At Victoria High School, final touches were being completed in the Wallace Auditorium, which wasn’t ready in April when the school reopened after an extensive, four-year expansion and renovation that required students to temporarily relocate to S.J. Willis Education Centre.

Grade 12 student El Gerard said he is looking forward to being in the first, full-year graduating class at Vic High’s long-time Fernwood location since the $100-million project was completed. “It’s a really cool thing,” he said.

Principal Aaron Parker said the 2025 grad class is expected to be a little over 200 students, up from 168 in 2024, while the Grade 9, 10 and 11 cohort is “busting at the seams right now.”

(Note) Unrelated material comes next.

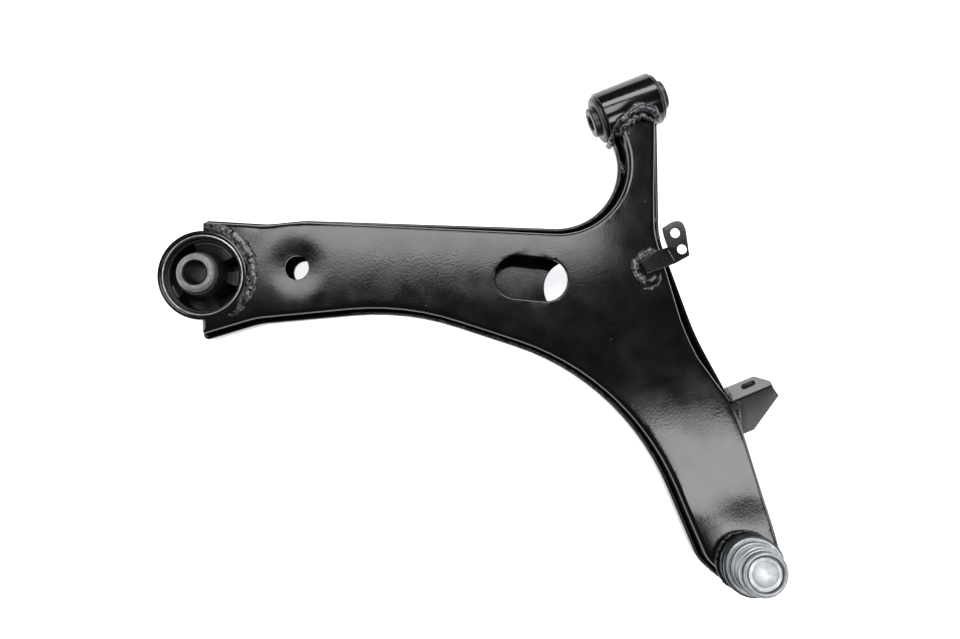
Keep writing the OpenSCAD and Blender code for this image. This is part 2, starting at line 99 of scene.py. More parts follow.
def addCamera(v):
    turn = math.radians(v["turn"])
    tilt = math.radians(v["tilt"])
    right = Vector((math.cos(turn), -math.sin(turn), 0))
    up = Vector((math.sin(turn), math.cos(turn), 0))
    back = Vector((0, 0, math.cos(tilt))) - up * math.sin(tilt)
    camUp = back.cross(right)
    bpy.ops.object.camera_add()
    cam = bpy.context.object
    cam.name = "studioCamera"
    cam.data.lens = v["lens"]
    cam.data.sensor_width = 36
    cam.data.clip_start = 0.01
    cam.matrix_world = Matrix((
        (right.x, camUp.x, back.x, v["over"][0]),
        (right.y, camUp.y, back.y, v["over"][1]),
        (right.z, camUp.z, back.z, v["height"]),
        (0, 0, 0, 1)))
    bpy.context.scene.camera = cam
    return right, up


camRight, camUp = addCamera(view)

lamps = [   # name, across and up from the camera's foot (m), height, size across, size up, watts
    ("softboxUpperLeft", -0.11, 0.42, 1.0, 0.68, 0.42, 6.0),
    ("softboxLowerRight", 0.56, -0.30, 1.0, 0.52, 0.43, 5.6),
    ("softboxFarUp", 0.30, 1.05, 1.0, 1.2, 0.5, 16),
    ("sideStripLeft", -1.25, -0.1, 0.45, 0.35, 1.4, 6),
    ("sideStripRight", 1.45, 0.1, 0.45, 0.35, 1.4, 5),
]


def addLamps():
    foot = Vector((view["over"][0], view["over"][1], 0))
    for name, across, upward, height, sizeX, sizeY, watts in lamps:
        place = foot + camRight * across + camUp * upward + Vector((0, 0, height))
        bpy.ops.object.light_add(type="AREA", location=place)
        lamp = bpy.context.object
        lamp.name = name
        lamp.data.shape = "RECTANGLE"
        lamp.data.size = sizeX
        lamp.data.size_y = sizeY
        lamp.data.energy = watts
        if name.startswith("softbox"):
            lamp.rotation_euler = (0, 0, math.radians(-view["turn"]))
        else:
            lamp.rotation_euler = (foot - place).to_track_quat("-Z", "Y").to_euler()


addLamps()
bpy.context.scene.view_settings.view_transform = "Standard"


def addWorld():
    world = bpy.data.worlds.new("studioWorld")
    bpy.context.scene.world = world
    world.use_nodes = True
    back = world.node_tree.nodes["Background"]
    back.inputs["Color"].default_value = (0.93, 0.96, 1.0, 1)
    back.inputs["Strength"].default_value = 0.05


addWorld()


# materials
def hexColour(code):
    channels = [int(code[i:i + 2], 16) / 255 for i in (1, 3, 5)]
    return tuple(c / 12.92 if c <= 0.04045 else ((c + 0.055) / 1.055) ** 2.4 for c in channels) + (1,)


def newMaterial(name, colour, metallic, roughness):
    mat = bpy.data.materials.new(name)
    mat.use_nodes = True
    shader = mat.node_tree.nodes["Principled BSDF"]
    shader.inputs["Base Color"].default_value = hexColour(colour)
    shader.inputs["Metallic"].default_value = metallic
    shader.inputs["Roughness"].default_value = roughness
    return mat, shader


def addNode(mat, kind, links=(), **settings):
    node = mat.node_tree.nodes.new(kind)
    for key, value in settings.items():
        slotName = key.replace("_", " ")
        if slotName in node.inputs:
            node.inputs[slotName].default_value = value
        else:
            setattr(node, key, value)
    for source, target in links:
        mat.node_tree.links.new(source, node.inputs[target] if isinstance(target, (str, int)) else target)
    return node


def join(mat, source, target):
    mat.node_tree.links.new(source, target)


def objectPlace(mat):
    return addNode(mat, "ShaderNodeTexCoord").outputs["Object"]


def noiseOf(mat, place, sizeMm, detail=2.0, rough=0.5):
    return addNode(mat, "ShaderNodeTexNoise", [(place, "Vector")],
                   Scale=1000 / sizeMm, Detail=detail, Roughness=rough).outputs["Fac"]


def between(mat, source, low, high, fromLow=0.0, fromHigh=1.0):
    node = addNode(mat, "ShaderNodeMapRange", [(source, "Value")])
    node.inputs["From Min"].default_value = fromLow
    node.inputs["From Max"].default_value = fromHigh
    node.inputs["To Min"].default_value = low
    node.inputs["To Max"].default_value = high
    return node.outputs["Result"]


def blendColour(mat, amount, first, second):
    node = addNode(mat, "ShaderNodeMix", data_type="RGBA")
    join(mat, amount, node.inputs["Factor"])
    for source, place in ((first, 6), (second, 7)):
        if isinstance(source, str):
            node.inputs[place].default_value = hexColour(source)
        else:
            join(mat, source, node.inputs[place])
    return node.outputs[2]


def bumpOf(mat, height, depthMm, strength=1.0, under=None):
    node = addNode(mat, "ShaderNodeBump", [(height, "Height")], Strength=strength, Distance=depthMm * mm)
    if under is not None:
        join(mat, under, node.inputs["Normal"])
    return node.outputs["Normal"]


# Electro-dip coat over pressed steel: deep black and semi-gloss,
# so wide soft reflections with a fine orange peel
def dippedCoat(name, s):
    mat, shader = newMaterial(name, s["colour"], 0.0, s["rough"])
    shader.inputs["IOR"].default_value = 1.52
    shader.inputs["Specular IOR Level"].default_value = s.get("gloss", 0.5)
    place = objectPlace(mat)
    peel = noiseOf(mat, place, s["peelMm"], 2.0, 0.55)
    waves = noiseOf(mat, place, s["waveMm"], 1.0)
    patches = noiseOf(mat, place, 22, 4.0, 0.6)
    specks = noiseOf(mat, place, 1.6, 1.0)
    dust = between(mat, specks, 0.0, 1.0, s["dustFrom"], s["dustFrom"] + 0.06)
    worn = addNode(mat, "ShaderNodeNewGeometry").outputs["Pointiness"]
    edge = between(mat, worn, 0.0, s["edge"], 0.54, 0.62)
    base = blendColour(mat, between(mat, patches, 0.0, 1.0, 0.35, 0.7), s["colour"], s["second"])
    base = blendColour(mat, edge, base, "#5a5c60")
    base = blendColour(mat, dust, base, "#a9abad")
    if "dustAndSheenAbove" in s:        # settled dust and a painted sheen lighten the faces above this height (mm); the faces below keep the plain black coat as painted shade
        height = addNode(mat, "ShaderNodeSeparateXYZ", [(place, "Vector")]).outputs["Z"]
        settledDustAndSheen = between(mat, height, 0.0, 0.75, (s["dustAndSheenAbove"] - 0.3) * mm, s["dustAndSheenAbove"] * mm)
        base = blendColour(mat, settledDustAndSheen, base, "#8d8f91")
    join(mat, base, shader.inputs["Base Color"])
    uneven = between(mat, patches, s["rough"] - 0.03, s["rough"] + 0.05, 0.3, 0.7)
    join(mat, uneven, shader.inputs["Roughness"])
    wavy = bumpOf(mat, waves, s["waveDepth"], 1.0)
    join(mat, bumpOf(mat, peel, s["peelDepth"], 0.6, wavy), shader.inputs["Normal"])
    return mat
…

Combined with international students, the student total should reach or just exceed capacity at 1,000. The school’s former capacity was 800.

“The school community has been waiting a long time for this and they’re excited about being part of the history of Vic High,” Parker said.

Vic High, which turns 150 in 2026, is the oldest Canadian high school west of Winnipeg, dating back to a two-classroom log building that opened its doors in 1876 at what is now the site of Central Middle School.

El said the S.J. Willis location wasn’t bad but the new facility is much bigger and better. “It’s amazing,” he said. “There’s so many stairwells.”

Parker Reeve, also in Grade 12, said he expects Grade 9 students starting at the school will take a few days to get the lay of the land.

“I remember the first day I was here in April, I was texting a friend that I should use the compass app on my phone to get around,” he said with a smile.

He said he wants to do what he can during his last year of high school to “make it memorable.”